* Goal
Write out again, unaltered, the lines from the start through the line containing "new THREE.LatheGeometry(profile.map(([r, z])".
*** Source data ***
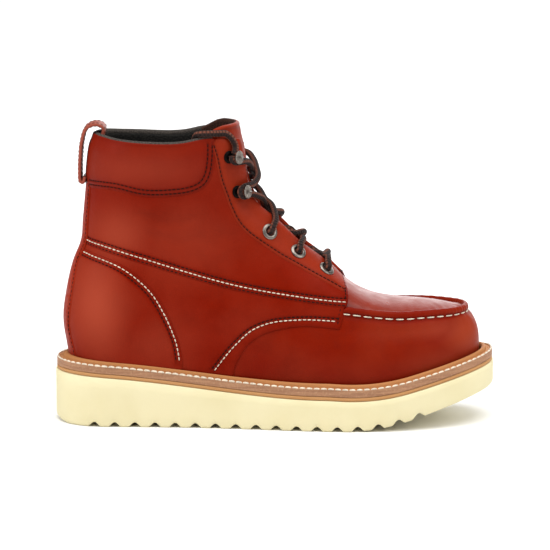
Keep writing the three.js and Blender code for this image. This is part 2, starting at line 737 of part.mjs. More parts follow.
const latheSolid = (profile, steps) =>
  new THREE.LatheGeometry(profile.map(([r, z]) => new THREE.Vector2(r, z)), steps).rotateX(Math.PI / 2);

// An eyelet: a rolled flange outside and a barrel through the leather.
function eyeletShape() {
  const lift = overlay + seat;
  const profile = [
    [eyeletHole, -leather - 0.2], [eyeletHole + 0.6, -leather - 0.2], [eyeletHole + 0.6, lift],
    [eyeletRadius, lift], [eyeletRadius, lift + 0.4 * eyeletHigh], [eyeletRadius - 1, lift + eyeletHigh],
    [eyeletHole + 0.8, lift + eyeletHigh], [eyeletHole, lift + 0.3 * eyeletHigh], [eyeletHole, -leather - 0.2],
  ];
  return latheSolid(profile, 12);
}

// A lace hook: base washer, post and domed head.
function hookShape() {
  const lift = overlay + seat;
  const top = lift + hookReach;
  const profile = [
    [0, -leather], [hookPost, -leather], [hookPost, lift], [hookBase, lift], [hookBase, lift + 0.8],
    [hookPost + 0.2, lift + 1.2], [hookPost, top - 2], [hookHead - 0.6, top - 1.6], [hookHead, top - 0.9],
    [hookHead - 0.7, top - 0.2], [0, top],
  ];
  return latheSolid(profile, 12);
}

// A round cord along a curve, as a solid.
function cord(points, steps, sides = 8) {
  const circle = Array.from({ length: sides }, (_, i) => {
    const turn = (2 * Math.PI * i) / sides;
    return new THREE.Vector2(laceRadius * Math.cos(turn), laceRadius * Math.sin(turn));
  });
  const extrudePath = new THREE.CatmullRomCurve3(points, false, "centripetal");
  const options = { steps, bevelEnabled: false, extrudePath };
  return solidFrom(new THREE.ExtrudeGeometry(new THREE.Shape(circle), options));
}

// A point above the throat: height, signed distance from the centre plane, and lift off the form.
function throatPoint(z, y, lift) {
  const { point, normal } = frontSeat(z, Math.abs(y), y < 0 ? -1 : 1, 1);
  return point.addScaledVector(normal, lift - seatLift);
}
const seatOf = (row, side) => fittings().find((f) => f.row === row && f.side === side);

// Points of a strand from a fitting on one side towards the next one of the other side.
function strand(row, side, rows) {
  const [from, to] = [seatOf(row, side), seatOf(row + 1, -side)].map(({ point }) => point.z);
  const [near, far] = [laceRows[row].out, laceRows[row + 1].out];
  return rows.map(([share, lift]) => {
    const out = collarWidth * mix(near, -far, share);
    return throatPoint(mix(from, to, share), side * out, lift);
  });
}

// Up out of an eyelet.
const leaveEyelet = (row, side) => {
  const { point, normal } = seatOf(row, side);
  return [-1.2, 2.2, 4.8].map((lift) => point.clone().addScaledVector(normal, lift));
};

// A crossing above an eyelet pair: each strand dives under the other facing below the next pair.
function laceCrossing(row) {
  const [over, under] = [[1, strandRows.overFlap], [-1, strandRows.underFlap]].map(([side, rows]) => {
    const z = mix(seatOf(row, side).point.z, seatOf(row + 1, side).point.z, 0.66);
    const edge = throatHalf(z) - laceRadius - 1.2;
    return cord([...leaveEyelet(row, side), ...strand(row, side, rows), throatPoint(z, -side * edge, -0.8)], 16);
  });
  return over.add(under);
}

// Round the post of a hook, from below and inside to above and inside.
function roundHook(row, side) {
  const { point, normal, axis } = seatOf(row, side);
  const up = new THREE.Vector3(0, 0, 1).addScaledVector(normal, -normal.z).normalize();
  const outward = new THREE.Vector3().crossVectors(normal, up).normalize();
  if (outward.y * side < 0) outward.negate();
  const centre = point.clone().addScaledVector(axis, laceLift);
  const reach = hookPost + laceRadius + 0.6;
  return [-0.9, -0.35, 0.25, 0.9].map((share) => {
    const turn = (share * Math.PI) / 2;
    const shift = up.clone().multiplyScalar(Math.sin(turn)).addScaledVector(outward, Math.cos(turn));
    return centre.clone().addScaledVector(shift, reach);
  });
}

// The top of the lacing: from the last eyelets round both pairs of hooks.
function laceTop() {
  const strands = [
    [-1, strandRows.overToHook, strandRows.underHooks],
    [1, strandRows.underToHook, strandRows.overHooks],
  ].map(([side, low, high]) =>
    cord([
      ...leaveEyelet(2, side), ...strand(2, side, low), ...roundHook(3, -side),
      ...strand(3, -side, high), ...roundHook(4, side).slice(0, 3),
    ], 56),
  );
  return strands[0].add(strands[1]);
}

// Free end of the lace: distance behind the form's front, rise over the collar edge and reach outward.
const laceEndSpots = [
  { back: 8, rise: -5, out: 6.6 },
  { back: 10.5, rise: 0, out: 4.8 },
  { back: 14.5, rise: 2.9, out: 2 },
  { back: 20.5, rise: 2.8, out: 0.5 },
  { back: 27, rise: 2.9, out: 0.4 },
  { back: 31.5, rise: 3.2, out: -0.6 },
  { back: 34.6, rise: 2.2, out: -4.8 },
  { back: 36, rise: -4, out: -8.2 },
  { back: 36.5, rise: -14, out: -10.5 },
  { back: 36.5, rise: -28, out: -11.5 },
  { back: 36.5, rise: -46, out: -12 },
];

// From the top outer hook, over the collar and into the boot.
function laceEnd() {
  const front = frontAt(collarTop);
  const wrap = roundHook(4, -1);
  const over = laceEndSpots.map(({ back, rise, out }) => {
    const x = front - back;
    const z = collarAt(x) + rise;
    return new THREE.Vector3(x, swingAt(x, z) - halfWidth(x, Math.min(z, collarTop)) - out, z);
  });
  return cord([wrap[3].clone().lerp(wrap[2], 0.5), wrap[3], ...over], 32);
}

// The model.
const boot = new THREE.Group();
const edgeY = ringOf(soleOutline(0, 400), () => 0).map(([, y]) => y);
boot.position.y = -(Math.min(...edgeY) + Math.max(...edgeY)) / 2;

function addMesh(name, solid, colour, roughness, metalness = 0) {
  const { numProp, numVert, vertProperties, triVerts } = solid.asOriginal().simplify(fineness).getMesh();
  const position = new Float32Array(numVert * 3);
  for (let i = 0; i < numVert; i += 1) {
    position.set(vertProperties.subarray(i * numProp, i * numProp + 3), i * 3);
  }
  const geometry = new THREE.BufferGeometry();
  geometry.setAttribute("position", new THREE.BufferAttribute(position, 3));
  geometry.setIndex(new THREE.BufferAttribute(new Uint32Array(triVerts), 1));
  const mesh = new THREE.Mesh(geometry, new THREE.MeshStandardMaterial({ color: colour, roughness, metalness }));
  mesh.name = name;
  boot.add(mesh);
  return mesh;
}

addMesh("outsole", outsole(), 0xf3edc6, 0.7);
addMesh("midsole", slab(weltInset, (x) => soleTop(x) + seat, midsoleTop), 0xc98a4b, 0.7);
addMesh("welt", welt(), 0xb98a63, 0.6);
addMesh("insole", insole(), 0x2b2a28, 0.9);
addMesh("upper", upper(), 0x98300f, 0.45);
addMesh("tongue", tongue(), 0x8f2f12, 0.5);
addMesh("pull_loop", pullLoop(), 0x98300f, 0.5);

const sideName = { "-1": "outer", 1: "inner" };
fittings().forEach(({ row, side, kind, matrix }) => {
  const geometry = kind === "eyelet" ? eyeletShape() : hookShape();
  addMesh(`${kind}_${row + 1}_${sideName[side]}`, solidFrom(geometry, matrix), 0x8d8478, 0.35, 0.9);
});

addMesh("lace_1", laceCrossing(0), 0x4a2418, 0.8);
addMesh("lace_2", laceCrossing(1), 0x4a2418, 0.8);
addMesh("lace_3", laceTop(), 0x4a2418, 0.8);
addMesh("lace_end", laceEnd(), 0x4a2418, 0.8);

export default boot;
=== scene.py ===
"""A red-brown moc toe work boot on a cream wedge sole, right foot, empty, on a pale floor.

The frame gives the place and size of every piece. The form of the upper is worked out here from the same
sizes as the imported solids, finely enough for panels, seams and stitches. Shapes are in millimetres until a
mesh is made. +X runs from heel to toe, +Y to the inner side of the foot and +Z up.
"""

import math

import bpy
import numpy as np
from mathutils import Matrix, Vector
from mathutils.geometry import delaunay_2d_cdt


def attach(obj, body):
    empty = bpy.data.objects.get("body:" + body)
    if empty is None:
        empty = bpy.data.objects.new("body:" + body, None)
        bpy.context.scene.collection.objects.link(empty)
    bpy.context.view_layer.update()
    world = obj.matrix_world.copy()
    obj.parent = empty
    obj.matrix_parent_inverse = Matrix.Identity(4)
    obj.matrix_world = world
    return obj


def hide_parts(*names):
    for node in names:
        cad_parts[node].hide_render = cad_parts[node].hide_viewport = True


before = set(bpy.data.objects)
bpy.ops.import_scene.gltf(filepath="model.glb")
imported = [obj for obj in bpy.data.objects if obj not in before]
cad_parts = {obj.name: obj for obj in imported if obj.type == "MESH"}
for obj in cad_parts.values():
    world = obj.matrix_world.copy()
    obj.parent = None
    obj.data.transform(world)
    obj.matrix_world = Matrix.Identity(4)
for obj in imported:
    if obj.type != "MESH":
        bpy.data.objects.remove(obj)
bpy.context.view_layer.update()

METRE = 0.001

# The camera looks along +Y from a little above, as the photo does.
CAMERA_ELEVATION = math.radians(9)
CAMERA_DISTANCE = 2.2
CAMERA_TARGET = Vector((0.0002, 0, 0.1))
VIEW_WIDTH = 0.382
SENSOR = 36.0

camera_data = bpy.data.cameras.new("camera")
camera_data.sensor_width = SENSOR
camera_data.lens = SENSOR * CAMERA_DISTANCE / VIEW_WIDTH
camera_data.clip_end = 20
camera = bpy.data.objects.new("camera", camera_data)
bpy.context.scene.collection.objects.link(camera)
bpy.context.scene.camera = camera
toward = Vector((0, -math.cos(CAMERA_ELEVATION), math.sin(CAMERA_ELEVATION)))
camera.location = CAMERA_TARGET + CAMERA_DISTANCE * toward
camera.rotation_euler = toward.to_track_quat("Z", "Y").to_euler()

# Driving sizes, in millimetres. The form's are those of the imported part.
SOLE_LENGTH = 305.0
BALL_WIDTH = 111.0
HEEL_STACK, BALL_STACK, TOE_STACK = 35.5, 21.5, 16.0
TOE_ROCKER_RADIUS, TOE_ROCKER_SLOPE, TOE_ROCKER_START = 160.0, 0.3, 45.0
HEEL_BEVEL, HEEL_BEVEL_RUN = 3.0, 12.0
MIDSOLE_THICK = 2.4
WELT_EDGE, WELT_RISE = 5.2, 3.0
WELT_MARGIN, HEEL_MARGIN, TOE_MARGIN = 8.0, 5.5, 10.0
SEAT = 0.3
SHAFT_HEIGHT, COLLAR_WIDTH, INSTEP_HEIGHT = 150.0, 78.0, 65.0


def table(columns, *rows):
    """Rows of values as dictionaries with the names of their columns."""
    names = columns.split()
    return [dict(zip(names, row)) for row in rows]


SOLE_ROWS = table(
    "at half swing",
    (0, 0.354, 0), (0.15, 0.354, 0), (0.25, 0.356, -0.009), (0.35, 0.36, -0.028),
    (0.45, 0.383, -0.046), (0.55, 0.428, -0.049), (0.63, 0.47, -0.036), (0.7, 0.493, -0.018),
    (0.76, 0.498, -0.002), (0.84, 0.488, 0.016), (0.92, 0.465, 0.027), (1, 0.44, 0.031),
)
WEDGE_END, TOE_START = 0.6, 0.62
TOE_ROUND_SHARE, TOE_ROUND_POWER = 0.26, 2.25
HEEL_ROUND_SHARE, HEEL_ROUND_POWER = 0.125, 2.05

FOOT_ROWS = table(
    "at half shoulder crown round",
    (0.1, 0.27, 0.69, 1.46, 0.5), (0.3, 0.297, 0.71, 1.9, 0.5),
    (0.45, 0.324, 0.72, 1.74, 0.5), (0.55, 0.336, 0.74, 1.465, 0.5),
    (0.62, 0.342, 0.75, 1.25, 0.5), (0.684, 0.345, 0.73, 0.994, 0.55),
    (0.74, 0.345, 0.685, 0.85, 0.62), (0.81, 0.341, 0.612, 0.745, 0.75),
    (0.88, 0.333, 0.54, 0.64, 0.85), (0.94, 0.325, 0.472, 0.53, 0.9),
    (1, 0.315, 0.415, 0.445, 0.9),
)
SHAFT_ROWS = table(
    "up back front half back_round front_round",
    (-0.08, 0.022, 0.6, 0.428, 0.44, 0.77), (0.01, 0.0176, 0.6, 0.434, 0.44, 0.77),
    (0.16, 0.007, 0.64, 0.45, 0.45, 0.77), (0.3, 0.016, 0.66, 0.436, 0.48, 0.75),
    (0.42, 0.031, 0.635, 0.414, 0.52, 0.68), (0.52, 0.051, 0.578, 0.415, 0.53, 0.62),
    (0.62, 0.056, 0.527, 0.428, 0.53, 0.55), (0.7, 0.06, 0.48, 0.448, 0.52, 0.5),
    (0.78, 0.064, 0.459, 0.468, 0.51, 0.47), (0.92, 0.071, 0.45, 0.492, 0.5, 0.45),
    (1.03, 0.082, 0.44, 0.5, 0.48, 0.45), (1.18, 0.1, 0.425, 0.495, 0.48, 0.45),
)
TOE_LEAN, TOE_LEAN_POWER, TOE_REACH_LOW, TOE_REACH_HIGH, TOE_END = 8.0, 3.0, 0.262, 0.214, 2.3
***
* Answer to the problem
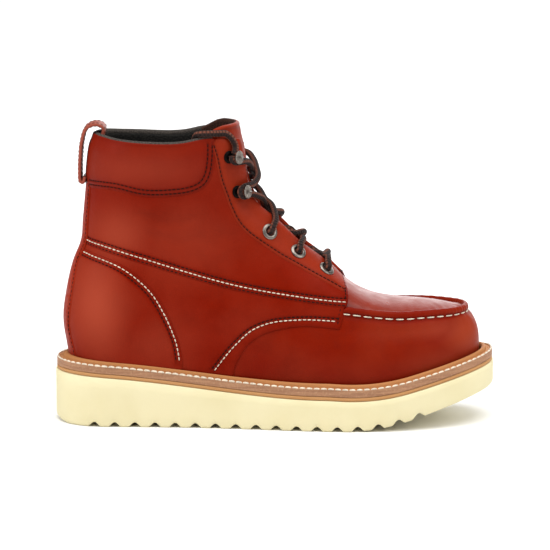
Keep writing the three.js and Blender code for this image. This is part 2, starting at line 737 of part.mjs. More parts follow.
const latheSolid = (profile, steps) =>
  new THREE.LatheGeometry(profile.map(([r, z]) => new THREE.Vector2(r, z)), steps).rotateX(Math.PI / 2);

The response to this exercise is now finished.